Practice and Planning Significance
One apparent immediate benefit from the proposed regulations relates
to various Treaties, Conventions and Protocols that the United States has
with several tax treaty partners, in particular, Australia, Mexico, Spain,
Germany, Canada and others. (A recent development regarding Germany that
could also bear on this issue from a German perspective is discussed further
below). The issue is that these jurisdictions do not recognize an LLC as
a U.S. resident for treaty purposes because an LLC is not itself subject
to tax in the United States.
For instance, the Canada-U.S. Protocol, the residence article, Article
IV (See Article III, 1995 Protocol for current version), provides, in pertinent
“For the purposes of this Convention, the term ‘resident’ of a Contracting
State means any person that, under the laws of that State, is liable to
tax therein by reason of that person’s domicile, residence, citizenship,
place of management, place of incorporation or any other criterion of
a similar nature, but in the case of an estate or trust, only to the extent
that income derived by the estate or trust is liable to tax in that State,
either in its hands or in the hands of its beneficiaries.”

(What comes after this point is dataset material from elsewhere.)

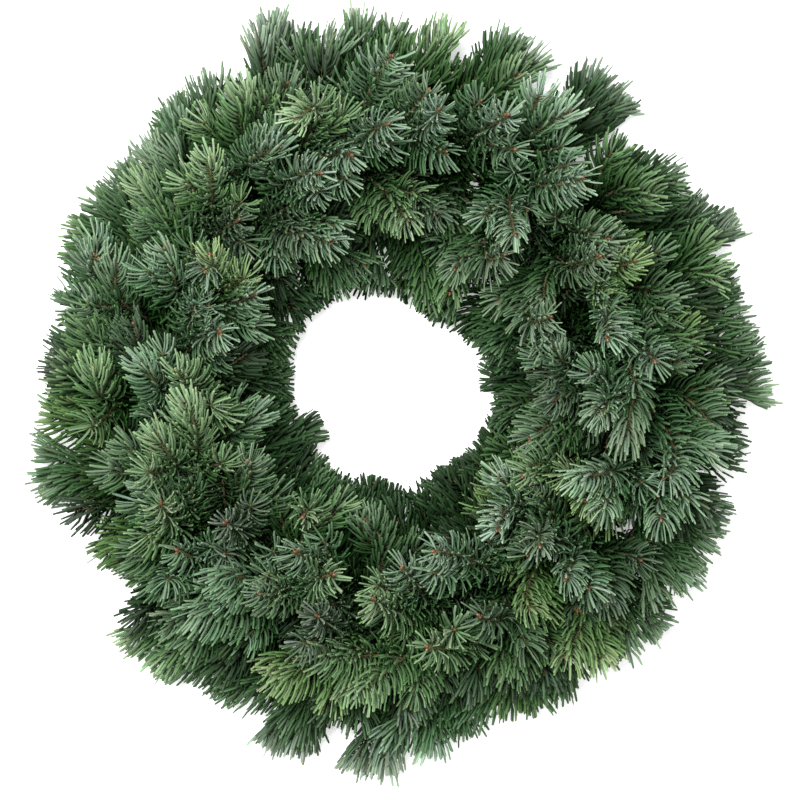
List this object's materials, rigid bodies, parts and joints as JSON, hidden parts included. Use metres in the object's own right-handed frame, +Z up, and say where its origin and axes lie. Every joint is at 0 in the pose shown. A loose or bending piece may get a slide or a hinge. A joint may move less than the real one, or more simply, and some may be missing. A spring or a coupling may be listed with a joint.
{
  "type": "fresh evergreen wreath",
  "caption": "Round wreath of fresh noble fir branches held in clamps on a wire hoop, with foliage all round an open middle.",
  "frame": {"origin": "on the surface that the wreath lies on, under the middle of its bounding box", "axes": "+Z up out of the wreath's face, +Y to its twelve o'clock, +X to its three o'clock"},
  "size_m": [0.495, 0.5108, 0.1087],
  "materials": {
    "hoop_wire": "green lacquered steel wire, slightly glossy",
    "foliage_blue": "fresh noble fir needles on their twig, glaucous blue-green, satin",
    "foliage_middle": "fresh noble fir needles on their twig, middle green, satin",
    "foliage_deep": "fresh noble fir needles on their twig, deep green, satin",
    "foliage_fresh": "fresh noble fir needles on their twig, light fresh green, satin"
  },
  "bodies": {
    "root": {"wire_hoop": "hoop_wire", "branch_inner_01": "foliage_deep", "branch_crown_01": "foliage_blue", "branch_outer_01": "foliage_middle", "branch_inner_02": "foliage_middle", "branch_crown_02": "foliage_blue", "branch_outer_02": "foliage_blue", "branch_inner_03": "foliage_middle", "branch_crown_03": "foliage_middle", "branch_outer_03": "foliage_middle", "branch_inner_04": "foliage_blue", "branch_crown_04": "foliage_middle", "branch_outer_04": "foliage_middle", "branch_inner_05": "foliage_deep", "branch_crown_05": "foliage_blue", "branch_outer_05": "foliage_middle", "branch_inner_06": "foliage_blue", "branch_crown_06": "foliage_blue", "branch_outer_06": "foliage_middle", "branch_inner_07": "foliage_blue", "branch_crown_07": "foliage_blue", "branch_outer_07": "foliage_middle", "branch_inner_08": "foliage_blue", "branch_crown_08": "foliage_deep", "branch_outer_08": "foliage_blue", "branch_inner_09": "foliage_blue", "branch_crown_09": "foliage_fresh", "branch_outer_09": "foliage_blue", "branch_inner_10": "foliage_blue", "branch_crown_10": "foliage_fresh", "branch_outer_10": "foliage_middle", "branch_inner_11": "foliage_middle", "branch_crown_11": "foliage_blue", "branch_outer_11": "foliage_middle", "branch_inner_12": "foliage_deep", "branch_crown_12": "foliage_blue", "branch_outer_12": "foliage_blue", "branch_inner_13": "foliage_blue", "branch_crown_13": "foliage_middle", "branch_outer_13": "foliage_middle", "branch_inner_14": "foliage_blue", "branch_crown_14": "foliage_blue", "branch_outer_14": "foliage_fresh", "branch_inner_15": "foliage_blue", "branch_crown_15": "foliage_blue", "branch_outer_15": "foliage_middle", "branch_inner_16": "foliage_deep", "branch_crown_16": "foliage_middle", "branch_outer_16": "foliage_blue", "branch_inner_17": "foliage_blue", "branch_crown_17": "foliage_blue", "branch_outer_17": "foliage_middle", "branch_inner_18": "foliage_blue", "branch_crown_18": "foliage_blue", "branch_outer_18": "foliage_middle"}
  },
  "joints": []
}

Further, Article III, general definitions, provides in pertinent part:
“(e) The term ‘person’ includes an individual, an estate, a trust,
a company and any other body of persons;
(f) The term ‘company’ means any body corporate or any entity which
is treated as a body corporate for tax purposes;”
Revenue Canada thus takes the position, for instance, that if a U.S.
LLC that acts as a holding company of Canadian shares (assume 100% is owned)
transfers such Canadian shares in an internal reorganization or other U.S.
non-recognition transaction, that transfer will trigger a taxable capital
gain in Canada because the LLC is not a U.S. resident for treaty purposes
(otherwise gain, if any, would only be taxable in the U.S. if the LLC were
treated as a resident). As stated above, Spain, Mexico, Australia, Germany
and a couple others also take this position (certain filings can be made
to obtain a U.S. residency certificate that should grant treaty protection
in these jurisdictions but this has not been validated in all countries).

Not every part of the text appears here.